Task prompt
Show all lines holding "their".
# # #
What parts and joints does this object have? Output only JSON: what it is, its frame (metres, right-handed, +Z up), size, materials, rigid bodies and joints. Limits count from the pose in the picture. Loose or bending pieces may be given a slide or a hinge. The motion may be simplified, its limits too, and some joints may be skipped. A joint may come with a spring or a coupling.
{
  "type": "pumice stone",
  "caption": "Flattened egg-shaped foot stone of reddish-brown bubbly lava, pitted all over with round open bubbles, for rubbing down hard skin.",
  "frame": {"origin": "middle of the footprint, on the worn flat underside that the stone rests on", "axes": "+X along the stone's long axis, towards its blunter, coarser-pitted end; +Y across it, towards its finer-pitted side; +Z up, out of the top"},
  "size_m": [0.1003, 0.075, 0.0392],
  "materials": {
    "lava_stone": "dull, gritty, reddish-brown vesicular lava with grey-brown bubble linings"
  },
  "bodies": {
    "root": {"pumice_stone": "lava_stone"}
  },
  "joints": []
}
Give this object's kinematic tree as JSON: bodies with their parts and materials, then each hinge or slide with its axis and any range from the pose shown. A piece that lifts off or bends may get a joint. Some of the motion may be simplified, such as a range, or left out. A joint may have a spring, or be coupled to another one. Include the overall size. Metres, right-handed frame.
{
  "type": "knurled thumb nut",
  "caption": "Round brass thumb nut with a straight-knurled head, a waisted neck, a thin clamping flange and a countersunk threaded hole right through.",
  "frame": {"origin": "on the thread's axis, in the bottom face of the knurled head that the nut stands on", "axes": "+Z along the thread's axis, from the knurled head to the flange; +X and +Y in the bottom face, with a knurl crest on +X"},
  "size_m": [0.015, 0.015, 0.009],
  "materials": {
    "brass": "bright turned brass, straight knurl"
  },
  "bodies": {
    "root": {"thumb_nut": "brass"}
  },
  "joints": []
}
# # #
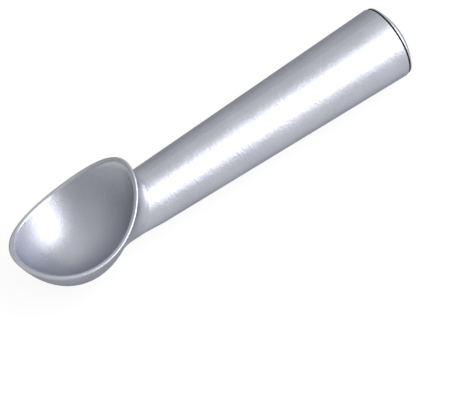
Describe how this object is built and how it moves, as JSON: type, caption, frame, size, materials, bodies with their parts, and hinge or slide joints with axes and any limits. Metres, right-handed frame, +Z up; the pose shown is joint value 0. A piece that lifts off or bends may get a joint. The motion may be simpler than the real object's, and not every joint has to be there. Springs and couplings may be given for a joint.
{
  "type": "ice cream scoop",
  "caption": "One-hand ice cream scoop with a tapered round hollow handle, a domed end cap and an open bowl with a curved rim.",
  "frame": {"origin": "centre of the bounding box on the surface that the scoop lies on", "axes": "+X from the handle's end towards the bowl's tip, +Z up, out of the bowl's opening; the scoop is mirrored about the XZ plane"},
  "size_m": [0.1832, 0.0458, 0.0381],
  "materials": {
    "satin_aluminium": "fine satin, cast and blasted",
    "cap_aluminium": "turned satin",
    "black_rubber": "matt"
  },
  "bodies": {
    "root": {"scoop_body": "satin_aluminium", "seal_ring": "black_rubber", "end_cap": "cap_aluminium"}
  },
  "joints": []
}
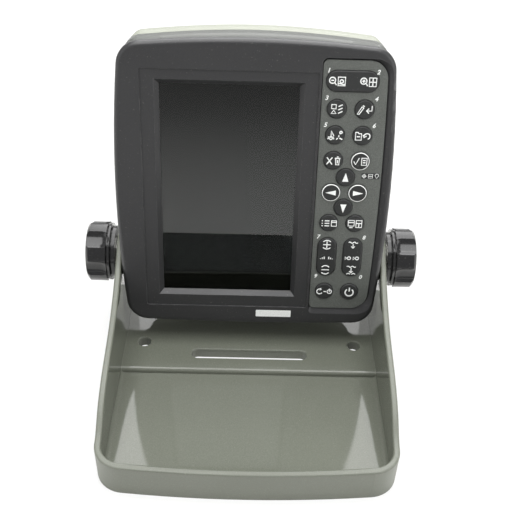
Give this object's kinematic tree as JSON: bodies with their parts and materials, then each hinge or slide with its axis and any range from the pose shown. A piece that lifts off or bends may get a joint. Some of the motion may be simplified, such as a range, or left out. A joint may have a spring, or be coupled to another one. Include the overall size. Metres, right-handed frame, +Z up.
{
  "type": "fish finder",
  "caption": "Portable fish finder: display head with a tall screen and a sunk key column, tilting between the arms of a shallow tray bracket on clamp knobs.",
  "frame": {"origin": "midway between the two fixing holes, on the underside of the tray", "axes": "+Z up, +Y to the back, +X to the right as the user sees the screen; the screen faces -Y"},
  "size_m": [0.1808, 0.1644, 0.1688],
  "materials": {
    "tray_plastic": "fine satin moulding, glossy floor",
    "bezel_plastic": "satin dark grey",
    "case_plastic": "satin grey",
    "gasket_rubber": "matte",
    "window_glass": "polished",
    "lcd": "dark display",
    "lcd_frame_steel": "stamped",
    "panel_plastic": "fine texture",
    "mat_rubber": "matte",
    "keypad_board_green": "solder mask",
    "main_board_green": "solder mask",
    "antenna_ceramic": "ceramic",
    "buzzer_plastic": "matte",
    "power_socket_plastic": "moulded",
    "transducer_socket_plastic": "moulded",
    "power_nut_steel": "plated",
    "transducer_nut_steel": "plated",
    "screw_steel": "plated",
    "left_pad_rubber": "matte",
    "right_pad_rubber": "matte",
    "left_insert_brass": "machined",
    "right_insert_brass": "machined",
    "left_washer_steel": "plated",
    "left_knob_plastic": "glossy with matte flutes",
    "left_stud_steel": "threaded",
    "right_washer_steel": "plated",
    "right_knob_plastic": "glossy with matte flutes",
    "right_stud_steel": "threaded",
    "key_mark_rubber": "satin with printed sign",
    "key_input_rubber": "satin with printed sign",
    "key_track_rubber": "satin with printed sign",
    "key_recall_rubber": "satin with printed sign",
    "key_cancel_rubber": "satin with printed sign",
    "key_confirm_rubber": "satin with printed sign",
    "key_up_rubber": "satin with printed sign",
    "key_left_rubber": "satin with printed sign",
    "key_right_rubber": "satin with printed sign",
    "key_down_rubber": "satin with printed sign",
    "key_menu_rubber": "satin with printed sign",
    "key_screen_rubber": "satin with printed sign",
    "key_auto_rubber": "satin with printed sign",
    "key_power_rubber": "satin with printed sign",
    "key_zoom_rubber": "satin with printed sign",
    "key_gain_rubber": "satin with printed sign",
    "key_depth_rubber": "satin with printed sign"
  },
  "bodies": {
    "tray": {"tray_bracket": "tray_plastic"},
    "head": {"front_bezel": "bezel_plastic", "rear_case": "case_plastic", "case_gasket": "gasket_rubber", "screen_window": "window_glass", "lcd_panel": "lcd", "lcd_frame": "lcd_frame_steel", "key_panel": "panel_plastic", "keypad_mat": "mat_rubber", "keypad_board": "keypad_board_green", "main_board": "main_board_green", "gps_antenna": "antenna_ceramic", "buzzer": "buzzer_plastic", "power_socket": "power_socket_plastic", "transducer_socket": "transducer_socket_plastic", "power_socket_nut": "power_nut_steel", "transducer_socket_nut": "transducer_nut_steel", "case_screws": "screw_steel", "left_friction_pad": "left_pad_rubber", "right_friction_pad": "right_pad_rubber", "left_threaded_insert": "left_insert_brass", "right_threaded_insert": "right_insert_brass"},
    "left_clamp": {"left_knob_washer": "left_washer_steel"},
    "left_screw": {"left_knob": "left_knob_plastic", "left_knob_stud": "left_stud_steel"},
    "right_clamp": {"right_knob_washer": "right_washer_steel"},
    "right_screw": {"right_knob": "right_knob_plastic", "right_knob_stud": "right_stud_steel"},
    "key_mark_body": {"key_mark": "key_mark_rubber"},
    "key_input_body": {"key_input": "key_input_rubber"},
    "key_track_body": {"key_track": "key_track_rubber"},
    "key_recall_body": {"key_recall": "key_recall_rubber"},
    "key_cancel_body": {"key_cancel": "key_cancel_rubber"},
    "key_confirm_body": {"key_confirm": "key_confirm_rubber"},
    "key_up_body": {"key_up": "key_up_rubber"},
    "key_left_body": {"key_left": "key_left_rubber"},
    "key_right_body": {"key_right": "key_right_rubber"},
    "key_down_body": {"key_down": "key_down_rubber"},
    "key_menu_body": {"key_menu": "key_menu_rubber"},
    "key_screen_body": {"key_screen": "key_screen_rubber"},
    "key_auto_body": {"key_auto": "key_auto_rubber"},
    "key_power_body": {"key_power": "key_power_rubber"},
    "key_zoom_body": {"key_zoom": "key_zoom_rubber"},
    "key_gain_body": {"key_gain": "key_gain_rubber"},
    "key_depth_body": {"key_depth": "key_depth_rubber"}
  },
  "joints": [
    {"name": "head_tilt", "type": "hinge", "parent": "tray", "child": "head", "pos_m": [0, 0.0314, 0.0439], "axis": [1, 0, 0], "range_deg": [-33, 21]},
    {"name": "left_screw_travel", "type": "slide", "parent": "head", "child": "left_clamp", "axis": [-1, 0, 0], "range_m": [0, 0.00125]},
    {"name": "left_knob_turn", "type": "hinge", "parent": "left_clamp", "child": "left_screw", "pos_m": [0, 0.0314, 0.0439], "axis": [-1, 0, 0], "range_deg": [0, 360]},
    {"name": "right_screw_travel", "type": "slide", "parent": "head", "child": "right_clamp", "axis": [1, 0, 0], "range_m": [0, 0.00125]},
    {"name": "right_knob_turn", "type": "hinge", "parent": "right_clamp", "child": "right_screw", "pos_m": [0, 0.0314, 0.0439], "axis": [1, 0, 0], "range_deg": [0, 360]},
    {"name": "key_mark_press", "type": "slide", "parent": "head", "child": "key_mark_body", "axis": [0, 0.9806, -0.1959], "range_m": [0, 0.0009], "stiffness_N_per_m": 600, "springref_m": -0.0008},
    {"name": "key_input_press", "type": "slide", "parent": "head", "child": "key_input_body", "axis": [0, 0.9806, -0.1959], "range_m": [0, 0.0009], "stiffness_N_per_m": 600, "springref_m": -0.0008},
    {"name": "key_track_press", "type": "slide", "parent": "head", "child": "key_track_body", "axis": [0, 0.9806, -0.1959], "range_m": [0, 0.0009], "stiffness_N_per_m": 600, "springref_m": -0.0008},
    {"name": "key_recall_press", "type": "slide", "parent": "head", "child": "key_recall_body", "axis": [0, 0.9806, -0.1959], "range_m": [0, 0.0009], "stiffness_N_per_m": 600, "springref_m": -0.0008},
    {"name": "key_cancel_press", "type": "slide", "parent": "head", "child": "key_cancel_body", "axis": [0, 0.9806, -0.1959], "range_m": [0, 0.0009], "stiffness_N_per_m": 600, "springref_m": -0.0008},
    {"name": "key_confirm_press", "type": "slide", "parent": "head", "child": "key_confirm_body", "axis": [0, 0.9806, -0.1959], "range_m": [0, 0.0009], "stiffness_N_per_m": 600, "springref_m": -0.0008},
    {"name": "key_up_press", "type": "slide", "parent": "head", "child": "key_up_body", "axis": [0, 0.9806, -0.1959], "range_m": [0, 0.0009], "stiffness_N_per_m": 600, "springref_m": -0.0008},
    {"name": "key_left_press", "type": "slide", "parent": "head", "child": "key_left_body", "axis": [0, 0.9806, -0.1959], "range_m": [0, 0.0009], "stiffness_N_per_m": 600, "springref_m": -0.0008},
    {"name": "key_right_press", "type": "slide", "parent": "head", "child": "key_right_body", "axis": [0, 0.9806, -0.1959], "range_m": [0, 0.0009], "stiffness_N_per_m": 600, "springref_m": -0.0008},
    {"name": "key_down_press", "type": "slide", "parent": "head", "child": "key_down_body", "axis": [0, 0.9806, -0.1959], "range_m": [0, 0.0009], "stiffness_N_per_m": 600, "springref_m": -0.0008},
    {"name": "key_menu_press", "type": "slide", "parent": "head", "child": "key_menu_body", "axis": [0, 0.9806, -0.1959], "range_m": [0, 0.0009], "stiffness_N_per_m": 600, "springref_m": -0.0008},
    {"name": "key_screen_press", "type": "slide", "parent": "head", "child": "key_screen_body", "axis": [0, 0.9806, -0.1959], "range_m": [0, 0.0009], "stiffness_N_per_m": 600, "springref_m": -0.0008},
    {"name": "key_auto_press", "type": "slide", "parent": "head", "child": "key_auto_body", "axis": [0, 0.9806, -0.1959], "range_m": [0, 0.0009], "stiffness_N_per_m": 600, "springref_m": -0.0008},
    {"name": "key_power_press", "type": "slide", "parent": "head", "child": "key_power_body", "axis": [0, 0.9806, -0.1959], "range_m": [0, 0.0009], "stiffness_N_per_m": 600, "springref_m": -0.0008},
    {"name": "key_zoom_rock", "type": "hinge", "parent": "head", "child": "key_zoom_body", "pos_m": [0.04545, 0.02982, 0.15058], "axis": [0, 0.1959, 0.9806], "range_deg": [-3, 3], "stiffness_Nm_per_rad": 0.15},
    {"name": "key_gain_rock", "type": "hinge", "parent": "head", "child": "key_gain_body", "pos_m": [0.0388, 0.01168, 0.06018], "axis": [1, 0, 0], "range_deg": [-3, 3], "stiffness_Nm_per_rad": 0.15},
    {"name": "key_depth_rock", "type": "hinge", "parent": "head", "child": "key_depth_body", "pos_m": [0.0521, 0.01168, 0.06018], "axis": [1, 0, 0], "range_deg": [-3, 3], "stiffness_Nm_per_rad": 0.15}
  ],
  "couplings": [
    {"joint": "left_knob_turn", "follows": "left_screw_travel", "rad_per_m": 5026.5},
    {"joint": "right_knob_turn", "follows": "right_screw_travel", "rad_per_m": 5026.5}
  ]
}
# # #
Written answer
Give this object's kinematic tree as JSON: bodies with their parts and materials, then each hinge or slide with its axis and any range from the pose shown. A piece that lifts off or bends may get a joint. Some of the motion may be simplified, such as a range, or left out. A joint may have a spring, or be coupled to another one. Include the overall size. Metres, right-handed frame.
Describe how this object is built and how it moves, as JSON: type, caption, frame, size, materials, bodies with their parts, and hinge or slide joints with axes and any limits. Metres, right-handed frame, +Z up; the pose shown is joint value 0. A piece that lifts off or bends may get a joint. The motion may be simpler than the real object's, and not every joint has to be there. Springs and couplings may be given for a joint.
Give this object's kinematic tree as JSON: bodies with their parts and materials, then each hinge or slide with its axis and any range from the pose shown. A piece that lifts off or bends may get a joint. Some of the motion may be simplified, such as a range, or left out. A joint may have a spring, or be coupled to another one. Include the overall size. Metres, right-handed frame, +Z up.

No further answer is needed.